I've noticed that a lot of Oasis writers (including myself) can't seem to find anything happy to write about. Maybe we just wallow in depression so much that we forget that there is happiness out there somewhere. When I say "out there", I mean far, far away from the cyber world. I've come to find out that so many people have been wrapped up with "life" online for so long, that they forget how to interact with the rest of the known world. We create such phony realities for ourselves online, that we soon forget how to interact with people in real life.

I know many people from online. I recently ran into someone that I had known and liked for a long time online. I thought that he would be the most wonderful person in the world when I met him for real. Then horrible things happened. Maybe I should have gotten a clue when he literally told me that he was a bitch. I informed him that he was being way too hard on himself. Well, I was soon to be proven wrong. He really was a bitch. As soon as he professed that he needed to be completely controlling in the relationship (he actually told me that) and that he was unhappy that I wouldn't just let him tell me what to do, I told him that he had to understand that a healthy relationship is a 50-50 thing. It's a matter of both give and take. He wasn't very happy with that at all. I guess he figured that just because he was young, very attractive, and fairly good in bed (and a fellow Oasis writer) that he could just do whatever the hell he wanted. He even went as far as stating that he wouldn't see or sleep with anyone but me while we were dating, but if he found a guy that he wanted to have sex with suddenly, he would quickly break up with me first, so as "not to hurt my feelings". This way, he technically wouldn't be cheating on me. Am I the only one here that sees severe problems with this line of thinking? The sad thing is that he has guys lined up for miles online who want to be with him because he has a hot body. I guess they will learn the hard way just as I did that looks can be very deceiving, indeed.

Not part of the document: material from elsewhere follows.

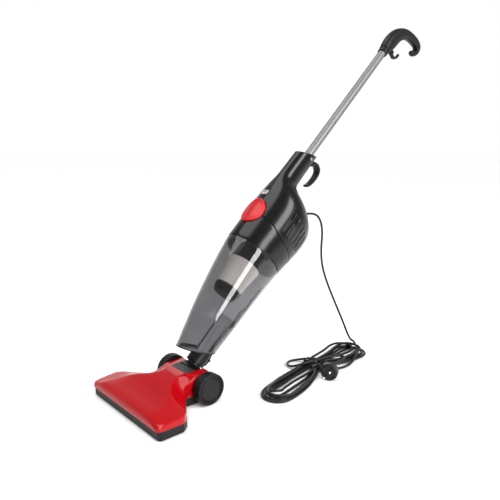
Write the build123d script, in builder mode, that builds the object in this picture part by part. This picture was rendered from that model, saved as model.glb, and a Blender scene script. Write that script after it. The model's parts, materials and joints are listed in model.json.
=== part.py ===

So, anyway... it's people like this that make it difficult to write about happy things. But there must be something happy out there worth writing about. Otherwise, the teen suicide rate would be even higher than it already is (and it's pretty damned high right now). Hmm... what makes me happy? A hot bowl of tomato soup and a grilled cheese sandwich makes me happy... writing music does, too. Finally getting to read that novel I've been trying to get to for months makes me happy. Lying down on a grassy hill on a warm day under a shade tree by a lake with my eyes closed with a gentle breeze stirring through the air makes me happy. Sitting in a deep couch at a coffeehouse with cool jazz in the background while playing a game of Bullshit or Spades with people I've just met on the vintage '60s coffee table... or riding around in a car going nowhere in particular with my best friend for hours on end with the windows rolled down... or playing sand volleyball with people that are just as bad as me makes me happy, too.

And I suppose finding a guy that liked those things and more would make me happy, too. Sure beats a controlling bitch any day.